Section 8 Notice – Anti Social Behaviour

If don’t have a written tenancy (so you have a verbal tenancy), please read this article before serving notice.

 

Important – Please read

Possession under the grounds of anti social behaviour by the tenant is going to be very difficult indeed. If you are close enough to the end of the fixed term or in a periodic tenancy, you would be well advised to rely on a section 21 (2 months) notice.

The grounds relied on in this type of case are discretionary, so even if you prove the tenant has committed some act worthy of possession, the court will only grant you possession if they consider it is reasonable to do so [s.7(4) HA 1988].

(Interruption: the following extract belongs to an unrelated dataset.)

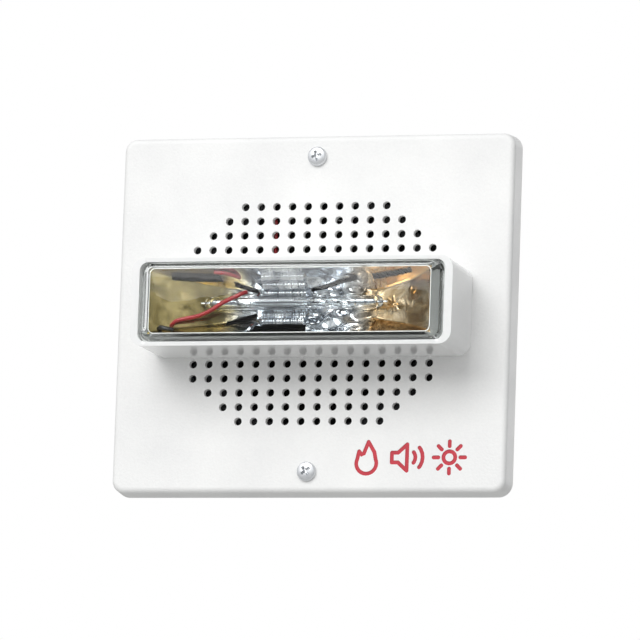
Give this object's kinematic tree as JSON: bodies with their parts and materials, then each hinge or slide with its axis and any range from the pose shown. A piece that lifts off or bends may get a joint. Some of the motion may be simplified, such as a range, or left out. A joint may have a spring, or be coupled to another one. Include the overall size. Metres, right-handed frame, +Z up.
{
  "type": "horn strobe",
  "caption": "Wall horn strobe: square perforated cover, strobe bar with clear lens and reflector across it, cone sounder and circuit board behind.",
  "frame": {"origin": "on the wall plane, at the centre of the four box screw holes, which is the centre of the cover", "axes": "+X to the right of someone facing the unit, +Y into the wall, +Z up"},
  "size_m": [0.143, 0.0886, 0.127],
  "materials": {
    "cover_paint": "fine textured white ABS",
    "red_fill": "satin red paint in the recesses",
    "zinc_screw": "bright zinc plate",
    "nylon": "natural nylon",
    "galvanised_steel": "zinc-plated sheet steel",
    "green_screw": "green passivated steel",
    "white_plastic": "moulded white plastic, smooth",
    "clear_lens": "clear polycarbonate",
    "pale_silicone": "matt",
    "reflector_metal": "vacuum-metallised plastic",
    "tube_glass": "borosilicate tube",
    "nickel": "nickel plate",
    "red_insulation": "PVC insulation",
    "black_insulation": "PVC insulation",
    "board_green": "solder resist on glass epoxy",
    "amber_resin": "varnished winding",
    "black_resin": "moulded component resin",
    "black_foam": "closed-cell foam",
    "basket_steel": "grey painted pressed steel",
    "ferrite": "ground ferrite",
    "cone_paper": "black pulp paper",
    "copper_wire": "enamelled copper wire",
    "black_cloth": "treated cloth",
    "amber_cloth": "phenolic-treated cloth",
    "phenolic": "phenolic sheet with plated tags",
    "brass": "nickel-free turned brass",
    "terminal_green": "moulded polyamide",
    "core_steel": "stacked laminations",
    "capacitor_sleeve": "shrunk PVC sleeve",
    "orange_plastic": "moulded knob"
  },
  "bodies": {
    "root": {"front_cover": "cover_paint", "cover_symbols": "red_fill", "screw_retainers": "nylon", "mounting_plate": "galvanised_steel", "ground_screw": "green_screw", "strobe_housing": "white_plastic", "strobe_screws": "zinc_screw", "strobe_lens": "clear_lens", "lens_seal": "pale_silicone", "reflector": "reflector_metal", "flash_tube": "tube_glass", "tube_electrodes": "nickel", "tube_sockets": "nylon", "trigger_band": "nickel", "trigger_lead": "red_insulation", "ground_lead": "black_insulation", "lamp_board": "board_green", "trigger_coil": "amber_resin", "lamp_board_parts": "black_resin", "driver_gasket": "black_foam", "driver_basket": "basket_steel", "driver_top_plate": "galvanised_steel", "driver_magnet": "ferrite", "driver_pole_plate": "galvanised_steel", "driver_surround": "black_cloth", "driver_spider": "amber_cloth", "driver_tags": "phenolic", "circuit_board": "board_green", "board_standoffs": "brass", "board_screws": "zinc_screw", "terminal_block": "terminal_green", "terminal_bars": "brass", "transformer_core": "core_steel", "transformer_coil": "amber_cloth", "flash_capacitor": "capacitor_sleeve", "power_choke": "copper_wire", "board_parts": "black_resin", "candela_switch": "black_resin", "level_switch": "black_resin", "lead_connector": "nylon", "strobe_lead_red": "red_insulation", "strobe_lead_black": "black_insulation", "sounder_lead_red": "red_insulation", "sounder_lead_black": "black_insulation"},
    "cover_screw_top": {"cover_screw_top": "zinc_screw"},
    "cover_screw_bottom": {"cover_screw_bottom": "zinc_screw"},
    "moving_coil": {"voice_coil": "copper_wire", "driver_cone": "cone_paper", "driver_dust_cap": "cone_paper"},
    "candela_slider": {"candela_slider": "nylon"},
    "level_knob": {"level_knob": "orange_plastic"},
    "terminal_screw_1": {"terminal_screw_1": "zinc_screw"},
    "terminal_clamp_1": {"terminal_clamp_1": "nickel"},
    "terminal_screw_2": {"terminal_screw_2": "zinc_screw"},
    "terminal_clamp_2": {"terminal_clamp_2": "nickel"},
    "terminal_screw_3": {"terminal_screw_3": "zinc_screw"},
    "terminal_clamp_3": {"terminal_clamp_3": "nickel"},
    "terminal_screw_4": {"terminal_screw_4": "zinc_screw"},
    "terminal_clamp_4": {"terminal_clamp_4": "nickel"}
  },
  "joints": [
    {"name": "cover_screw_top_turn", "type": "hinge", "parent": "root", "child": "cover_screw_top", "pos_m": [0, -0.009, 0.0555], "axis": [0, 1, 0], "continuous": true},
    {"name": "cover_screw_bottom_turn", "type": "hinge", "parent": "root", "child": "cover_screw_bottom", "pos_m": [0, -0.009, -0.0555], "axis": [0, 1, 0], "continuous": true},
    {"name": "cone_travel", "type": "slide", "parent": "root", "child": "moving_coil", "axis": [0, -1, 0], "range_m": [-0.0008, 0.0008], "stiffness_N_per_m": 1500, "deforming": ["driver_surround", "driver_spider"]},
    {"name": "candela_slide", "type": "slide", "parent": "root", "child": "candela_slider", "axis": [1, 0, 0], "range_m": [0, 0.006]},
    {"name": "level_turn", "type": "hinge", "parent": "root", "child": "level_knob", "pos_m": [-0.0315, 0.036, -0.019], "axis": [0, -1, 0], "range_deg": [0, 270]},
    {"name": "terminal_clamp_1_lift", "type": "slide", "parent": "root", "child": "terminal_clamp_1", "axis": [0, 1, 0], "range_m": [0, 0.0012]},
    {"name": "terminal_screw_1_turn", "type": "hinge", "parent": "root", "child": "terminal_screw_1", "pos_m": [-0.01425, 0.0436, -0.027], "axis": [0, -1, 0], "range_deg": [0, 720]},
    {"name": "terminal_clamp_2_lift", "type": "slide", "parent": "root", "child": "terminal_clamp_2", "axis": [0, 1, 0], "range_m": [0, 0.0012]},
    {"name": "terminal_screw_2_turn", "type": "hinge", "parent": "root", "child": "terminal_screw_2", "pos_m": [-0.00475, 0.0436, -0.027], "axis": [0, -1, 0], "range_deg": [0, 720]},
    {"name": "terminal_clamp_3_lift", "type": "slide", "parent": "root", "child": "terminal_clamp_3", "axis": [0, 1, 0], "range_m": [0, 0.0012]},
    {"name": "terminal_screw_3_turn", "type": "hinge", "parent": "root", "child": "terminal_screw_3", "pos_m": [0.00475, 0.0436, -0.027], "axis": [0, -1, 0], "range_deg": [0, 720]},
    {"name": "terminal_clamp_4_lift", "type": "slide", "parent": "root", "child": "terminal_clamp_4", "axis": [0, 1, 0], "range_m": [0, 0.0012]},
    {"name": "terminal_screw_4_turn", "type": "hinge", "parent": "root", "child": "terminal_screw_4", "pos_m": [0.01425, 0.0436, -0.027], "axis": [0, -1, 0], "range_deg": [0, 720]}
  ],
  "couplings": [
    {"joint": "terminal_screw_1_turn", "follows": "terminal_clamp_1_lift", "rad_per_m": 10472},
    {"joint": "terminal_screw_2_turn", "follows": "terminal_clamp_2_lift", "rad_per_m": 10472},
    {"joint": "terminal_screw_3_turn", "follows": "terminal_clamp_3_lift", "rad_per_m": 10472},
    {"joint": "terminal_screw_4_turn", "follows": "terminal_clamp_4_lift", "rad_per_m": 10472}
  ]
}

You will need as much proof as possible. The tenant will almost certainly defend any claim you bring by saying “it wasn’t me” or “I didn’t do anything”. If they say this, the question you need to ask yourself is how can you prove that they did commit the act you are alleging. If at this point you are struggling to find the answer, you would be well advised not to go down this route as it could get expensive in legal fees if you are unable to prove your allegations.

If, in addition to the anti social behaviour, the tenant is two or more months in arrears, you are well advised to rely only on the rent arrears grounds as arrears are easier to prove.

Introduction

You can serve two notices. A section 21 notice and a section 8 notice.